Amazon sold $14bn of Canadian dollar high-grade bonds and €14.5bn in euro-denominated bonds, while Alphabet sold ¥576.5bn in yen-denominated bonds and launched a 100-year bond in sterling markets. The last tech company to issue a ‘century bond’ was Motorola in 1997.

“They are borrowing at levels that are making other borrowers with similar credit ratings look expensive – because the hyperscalers are all rated ‘AA’ or ‘AA+’, which is comparable to US treasuries or the UK government – and they are coming at quite cheap levels already,” Hill said.

“There is a scenario where they could crowd out other parts of the market and create some indigestion.”

But not all AI issuers carry the same level of risk, which means closer scrutiny is essential.

Richard Jones, portfolio specialist at Insight Investment, said: “Bottom-up credit analysis is needed – investors have to be confident in their fundamentals, their management team and their business model,” he said.

“If you look closer at the hyperscalers, some of them don’t have the same fundamental strength as others. It’s not a completely even market out there.”
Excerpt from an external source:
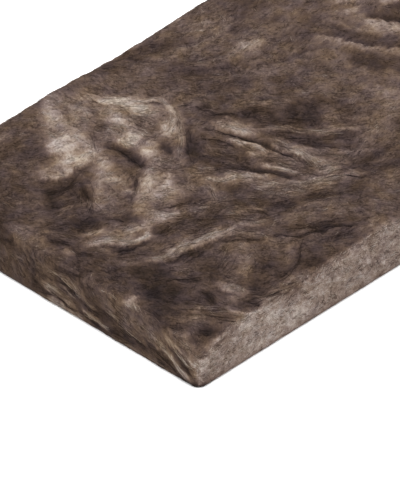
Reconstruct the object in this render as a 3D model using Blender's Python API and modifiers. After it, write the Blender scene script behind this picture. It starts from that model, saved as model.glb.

One big AI player that has drawn some concern is Oracle. Last September, it tapped the bond market for around $18bn to fund its planned AI-related spend and its debt-to-equity ratio surged to 500%.

“Some of these companies are flying a lot closer to the sun, given the amount of cashflow they currently generate and how much they are betting on AI,” Hill acknowledged.

“Our analysts do the stress testing to assess how narrow a path a company is having to walk to make their investment in AI work – that AI bet will clearly have to be heavily priced into their bonds, otherwise we won’t look at it.”

Hill said that Oracle’s bonds are “considerably wider” – more yield, more extra spread – than higher quality names.

“We are talking multiple notches different, and then the cashflow generation is minimal relatively, given the amount of debt they have already strapped on.”

Earlier this month, Oracle’s stock dropped by as much as 10% after the cloud giant’s higher-than-expected capex plans fuelled concerns over its already high AI-related costs.

Stock price performance over 1yr

Source: Google Finance

For diversified fixed-income investors, the question is how to position around this wave of issuance.

Jones said the answer lies in using the full breadth of the bond universe.

“Within fixed income, you have tech sectors that are incredibly exposed to this theme of AI capex issuance but on the other side you have old economy utility sectors, which are quite insulated from that and can act as a natural hedge if there is any weakness within the tech sector,” he said.

Hill agreed, noting that utilities and telecommunication companies typically lend themselves much more to a consistent cashflow to pay debt back.

He added that there are other avenues to access the AI trade. “There are more asset-backed security-style structures backing data centres, for example,” he said, though emphasised that these also require rigorous bottom-up analysis.

Hill said they are keeping their approach “tactical” rather than allocating wholesale.

“We are not saying this is a massive buy across the board because there is so much more potentially to come,” he said.